> **Exercise prompt**
Give the number of lines in the data that hold the word "scene", and nothing else.

━━━━━━━━━━━━━━━━

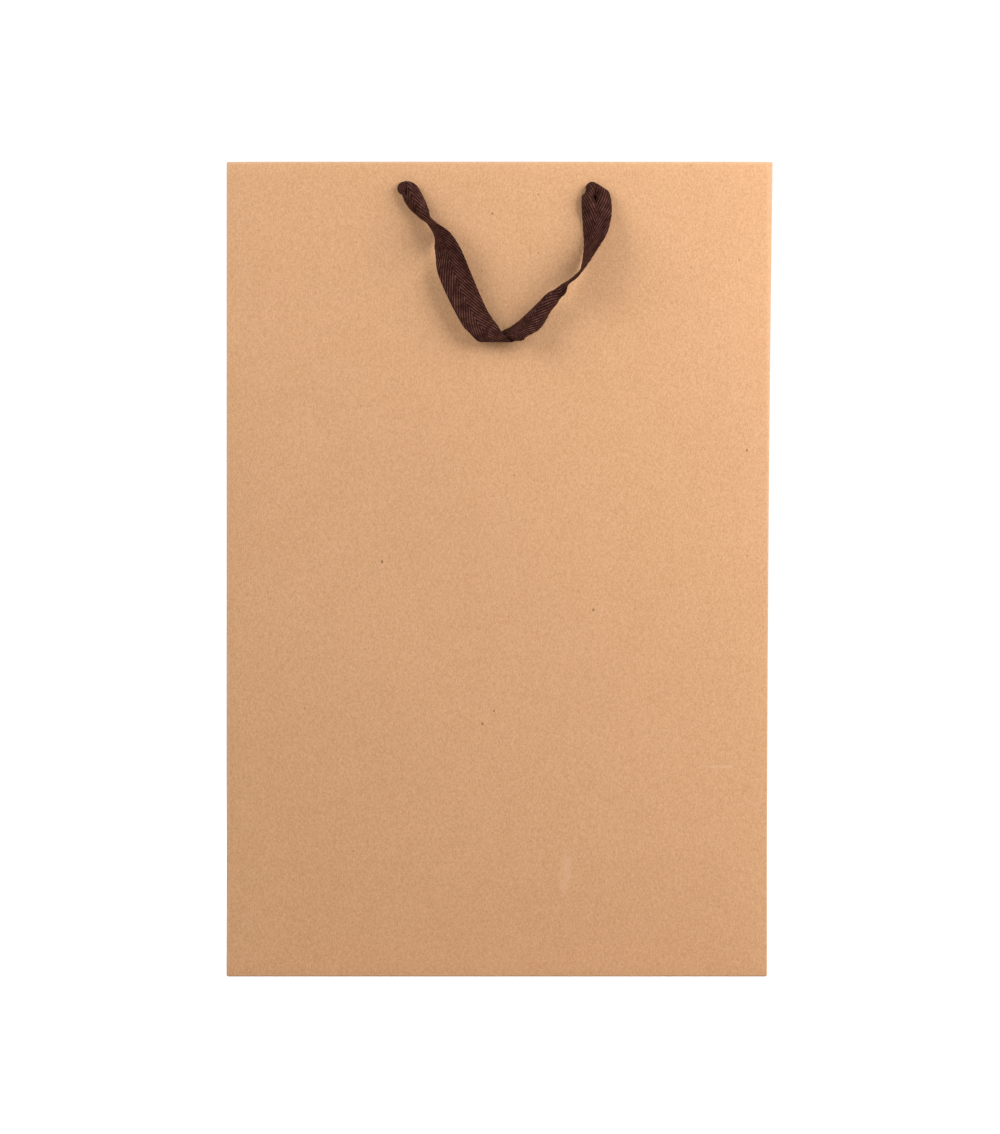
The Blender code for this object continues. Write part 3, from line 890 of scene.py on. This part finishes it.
def makeKraft(name, inside=False):
    material, tree, shader = newMaterial(name)
    add, math2, ramp, mixed = nodeMaker(tree)
    where = add("ShaderNodeTexCoord").outputs["Object"]
    pulp = add("ShaderNodeGroup", node_tree=pulpGroup)
    tree.links.new(where, pulp.inputs["Vector"])
    pulp.inputs["Cloud Size"].default_value = kraft["cloudSize"]
    marks = add("ShaderNodeGroup", node_tree=foldGroup)
    tree.links.new(where, marks.inputs["Vector"])
    marks.inputs["Half Width"].default_value = bag["halfWidth"]
    marks.inputs["Half Depth"].default_value = bag["halfDepth"]
    marks.inputs["Height"].default_value = bag["height"]
    fibre, mottle = pulp.outputs["Fibre"], pulp.outputs["Mottle"]
    colour = mixed(math2("MULTIPLY", mottle, kraft["cloudShare"]), kraft["colour"], kraft["pale"])
    colour = mixed(ramp(fibre, 0.45, 1.0, 0.0, kraft["darkFibres"]), colour, kraft["dark"])
    colour = mixed(ramp(fibre, 0.0, 0.45, kraft["paleFibres"], 0.0), colour, kraft["pale"])
    colour = mixed(math2("MULTIPLY", pulp.outputs["Flecks"], kraft["fleckShare"]), colour, kraft["fleck"])
    colour = mixed(math2("MULTIPLY", marks.outputs["Edges"], kraft["wornFolds"]), colour, kraft["scuff"])
    # painted shade: the gusset creases are darkened towards the dark kraft colour, on top of their real
    # dent
    colour = mixed(math2("MULTIPLY", marks.outputs["Creases"], kraft["creaseShade"]), colour, kraft["dark"])
    # painted shade: a faint dark line, broken up by the mottle, along the bottom crease's height all round
    # the bag
    faint = math2("MULTIPLY", ramp(mottle, 0.35, 0.75), kraft["baseCreaseShade"])
    colour = mixed(math2("MULTIPLY", marks.outputs["Base Crease Shade"], faint), colour, kraft["dark"])
    if not inside:
        parts = add("ShaderNodeSeparateXYZ", Vector=where).outputs
        onFront = math2("LESS_THAN", parts[1], 0.0)
        broken = add("ShaderNodeTexNoise", Vector=where, Scale=420.0, Detail=4.0).outputs["Fac"]
        for across, up, wide, tall, lean in scuffs:
            right = math2("SUBTRACT", parts[0], across)
            rise = math2("SUBTRACT", parts[2], up)
            right = math2("ADD", right, math2("MULTIPLY", rise, lean))
            far = math2("ADD", math2("POWER", math2("ABSOLUTE", math2("DIVIDE", right, wide)), 2.0),
                        math2("POWER", math2("ABSOLUTE", math2("DIVIDE", rise, tall)), 2.0))
            rough = math2("ADD", far, math2("MULTIPLY", math2("SUBTRACT", broken, 0.5), 2.4))
            mask = math2("MULTIPLY", ramp(rough, 0.05, 1.3, kraft["scuffShare"], 0.0), onFront)
            colour = mixed(mask, colour, kraft["scuff"])
        for across, up, size in shives:
            right = math2("DIVIDE", math2("SUBTRACT", parts[0], across), size)
            rise = math2("DIVIDE", math2("SUBTRACT", parts[2], up), size * 1.3)
            far = math2("ADD", math2("MULTIPLY", right, right), math2("MULTIPLY", rise, rise))
            mask = math2("MULTIPLY", ramp(far, 0.3, 1.3, kraft["shiveShare"], 0.0), onFront)
            colour = mixed(mask, colour, kraft["fleck"])
    tree.links.new(colour, shader.inputs["Base Color"])
    rough = ramp(fibre, 0.0, 1.0, kraft["roughness"] - 0.07, kraft["roughness"] + 0.08)
    tree.links.new(rough, shader.inputs["Roughness"])
    shader.inputs["Specular IOR Level"].default_value = 0.25
    tooth = math2("MULTIPLY", pulp.outputs["Height"], kraft["toothDepth"])
    dip = math2("MULTIPLY", marks.outputs["Creases"], kraft["creaseDip"])
    tooth = math2("SUBTRACT", tooth, dip)
    bump = add("ShaderNodeBump", Height=tooth, Strength=0.9, Distance=1.0)
    tree.links.new(bump.outputs["Normal"], shader.inputs["Normal"])
    return material


cardFinish = {
    "colour": (0.40, 0.345, 0.275, 1.0),
    "pale": (0.52, 0.46, 0.38, 1.0),
    "dark": (0.26, 0.22, 0.17, 1.0),
    "cloudSize": 120.0,
    "fibreSize": 900.0,
    "fleckSize": 420.0,
    "toothDepth": 0.08 * mm,
}


def makeCard():
    material, tree, shader = newMaterial("greyCard")
    add, math2, ramp, mixed = nodeMaker(tree)
    where = add("ShaderNodeTexCoord").outputs["Object"]
    pulp = add("ShaderNodeGroup", node_tree=pulpGroup)
    tree.links.new(where, pulp.inputs["Vector"])
    pulp.inputs["Cloud Size"].default_value = cardFinish["cloudSize"]
    pulp.inputs["Fibre Size"].default_value = cardFinish["fibreSize"]
    pulp.inputs["Fleck Size"].default_value = cardFinish["fleckSize"]
    mottle = math2("MULTIPLY", pulp.outputs["Mottle"], 0.6)
    colour = mixed(mottle, cardFinish["colour"], cardFinish["pale"])
    colour = mixed(ramp(pulp.outputs["Fibre"], 0.5, 1.0, 0.0, 0.5), colour, cardFinish["dark"])
    colour = mixed(pulp.outputs["Flecks"], colour, cardFinish["dark"])
    tree.links.new(colour, shader.inputs["Base Color"])
    shader.inputs["Roughness"].default_value = 0.9
    tooth = math2("MULTIPLY", pulp.outputs["Height"], cardFinish["toothDepth"])
    bump = add("ShaderNodeBump", Height=tooth, Strength=0.8, Distance=1.0)
    tree.links.new(bump.outputs["Normal"], shader.inputs["Normal"])
    return material


tapeFinish = {
    # the valley colour is painted shade in the grooves between ribs, the rib colour painted highlight on
    # their crests
    "valleyShade": (0.023, 0.0040, 0.0022, 1.0),
    "rib": (0.178, 0.076, 0.056, 1.0),
    "fuzz": (0.27, 0.14, 0.11, 1.0),
    "sheen": 0.03,
    "fuzzShare": 0.40,
    "ribRelief": 0.12 * mm,
    "yarnRelief": 0.03 * mm,
    "slubRelief": 0.12 * mm,
}


# twill tape: the brown painted lighter on the rib crests as highlight and darker in the grooves as shade,
# following the real ribs, with yarn slubs and a little fuzz
def makeTape():
    material, tree, shader = newMaterial("brownTwill")
    add, math2, ramp, mixed = nodeMaker(tree)
    spot = add("ShaderNodeUVMap", uv_map="tapeUV").outputs["UV"]
    parts = add("ShaderNodeSeparateXYZ", Vector=spot).outputs
    pitch = tape["ribPitch"] / uvUnit
    lean = tape["ribLean"]
    along = math2("MULTIPLY", parts[1], math.sin(lean) / pitch)
    across = math2("MULTIPLY", math2("ABSOLUTE", parts[0]), math.cos(lean) / pitch)
    phase = math2("MULTIPLY", math2("SUBTRACT", along, across), 2 * math.pi)
    wave = ramp(math2("COSINE", phase), -0.2, 1.0)
    # yarns cross each rib, with about three picks to a rib
    picks = math2("ADD", math2("MULTIPLY", along, 2.6), across)
    yarn = math2("SINE", math2("MULTIPLY", picks, 2 * math.pi))
    slub = add("ShaderNodeTexNoise", Vector=spot, Scale=2.6, Detail=7.0, Roughness=0.72).outputs["Fac"]
    streak = add("ShaderNodeMapping", Vector=spot, Scale=(14.0, 1.6, 1.0))
    drawn = add("ShaderNodeTexNoise", Vector=streak.outputs[0], Scale=1.6, Detail=3.0).outputs["Fac"]
    # painted light: the rib crests are mixed towards a painted highlight and the grooves towards painted
    # shade, dimmed by the slubs
    ribLightShade = math2("ADD", math2("MULTIPLY", wave, 0.8), math2("MULTIPLY", ramp(yarn, -1.0, 1.0), 0.2))
    ribLightShade = math2("MULTIPLY", ribLightShade, ramp(slub, 0.34, 0.66, 0.12, 1.0))
    colour = mixed(ribLightShade, tapeFinish["valleyShade"], tapeFinish["rib"])
    fuzz = math2("MULTIPLY", ramp(drawn, 0.52, 0.75, 0.0, tapeFinish["fuzzShare"]), wave)
    colour = mixed(fuzz, colour, tapeFinish["fuzz"])
    tree.links.new(colour, shader.inputs["Base Color"])
    tree.links.new(ramp(slub, 0.3, 0.7, 0.62, 0.85), shader.inputs["Roughness"])
    shader.inputs["Sheen Weight"].default_value = tapeFinish["sheen"]
    shader.inputs["Sheen Roughness"].default_value = 0.45
    shader.inputs["Sheen Tint"].default_value = (0.85, 0.50, 0.42, 1.0)
    shader.inputs["Specular IOR Level"].default_value = 0.06
    ribs = math2("MULTIPLY", wave, tapeFinish["ribRelief"])
    relief = math2("ADD", ribs, math2("MULTIPLY", yarn, tapeFinish["yarnRelief"]))
    relief = math2("ADD", relief, math2("MULTIPLY", slub, tapeFinish["slubRelief"]))
    bump = add("ShaderNodeBump", Height=relief, Strength=0.8, Distance=1.0)
    tree.links.new(bump.outputs["Normal"], shader.inputs["Normal"])
    return material


kraftOutside = makeKraft("kraftOutside")
kraftInside = makeKraft("kraftInside", inside=True)
greyCard = makeCard()
brownTwill = makeTape()


def dress(piece, material):
    piece.data.materials.clear()
    piece.data.materials.append(material)


def dressNode(node, material):
    piece = frame["nodes"][node]
    if not piece.material_slots:
        piece.data.materials.append(material)
    for place in piece.material_slots:
        place.material = material


dress(kraftSheet, kraftOutside)
dress(seamFlap, kraftInside)
for card in cards:
    dress(card, greyCard)
for piece in handles + knots:
    dress(piece, brownTwill)
dressNode("bottom_board", greyCard)
for flap in bottomFlaps[:2]:
    dress(flap, kraftInside)
for flap in bottomFlaps[2:]:
    dress(flap, kraftOutside)
print("materials made")


# studio: a white sweep, a strong soft light from the upper right, a weaker one from the upper left
# and one for the bag's back

studio = {
    "air": 0.20,
    "behind": 1.05,  # how bright the backdrop looks
    "floor": (0.62, 0.61, 0.60, 1.0),
    "floorGlow": 0.92,
    "floorReach": 6,
    "key": {"place": (0.54, -0.41, 0.55), "size": 0.50, "power": 5.3},
    "fill": {"place": (-0.60, -0.44, 0.68), "size": 0.50, "power": 3.9},
    "rear": {"place": (0.30, 0.85, 0.62), "size": 0.60, "power": 4.0},
}


def makeStudio():
    world = bpy.data.worlds.new("studioAir")
    bpy.context.scene.world = world
    world.use_nodes = True
    add, math2, ramp, mixed = nodeMaker(world.node_tree)
    air = world.node_tree.nodes["Background"]
    seen = add("ShaderNodeLightPath").outputs["Is Camera Ray"]
    strength = math2("ADD", math2("MULTIPLY", seen, studio["behind"] - studio["air"]), studio["air"])
    world.node_tree.links.new(strength, air.inputs["Strength"])
    air.inputs["Color"].default_value = (1, 1, 1, 1)
    reach = studio["floorReach"]
    corners = [(-reach, -reach, 0), (reach, -reach, 0), (reach, reach, 0), (-reach, reach, 0)]
    floor = newPiece("floor", corners, [(0, 1, 2, 3)], smooth=False)
    material, tree, shader = newMaterial("paleFloor")
    add, math2, ramp, mixed = nodeMaker(tree)
    shader.inputs["Base Color"].default_value = studio["floor"]
    shader.inputs["Roughness"].default_value = 0.9
    shader.inputs["Emission Color"].default_value = (1, 1, 1, 1)
    seen = add("ShaderNodeLightPath").outputs["Is Camera Ray"]
    tree.links.new(math2("MULTIPLY", seen, studio["floorGlow"]), shader.inputs["Emission Strength"])
    dress(floor, material)
    for name in ("key", "fill", "rear"):
        light = bpy.data.lights.new(name, "AREA")
        light.shape = "SQUARE"
        light.size = studio[name]["size"]
        light.energy = studio[name]["power"]
        lamp = bpy.data.objects.new(name, light)
        bpy.context.scene.collection.objects.link(lamp)
        lamp.location = studio[name]["place"]
        aim = Vector((0, 0, bag["height"] / 2)) - lamp.location
        lamp.rotation_euler = aim.to_track_quat("-Z", "Y").to_euler()
        lamp.visible_camera = False
    bpy.context.scene.view_settings.view_transform = "Standard"
    bpy.context.scene.view_settings.look = "None"


makeStudio()
print("studio made")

━━━━━━━━━━━━━━━━

> **Finished answer**
5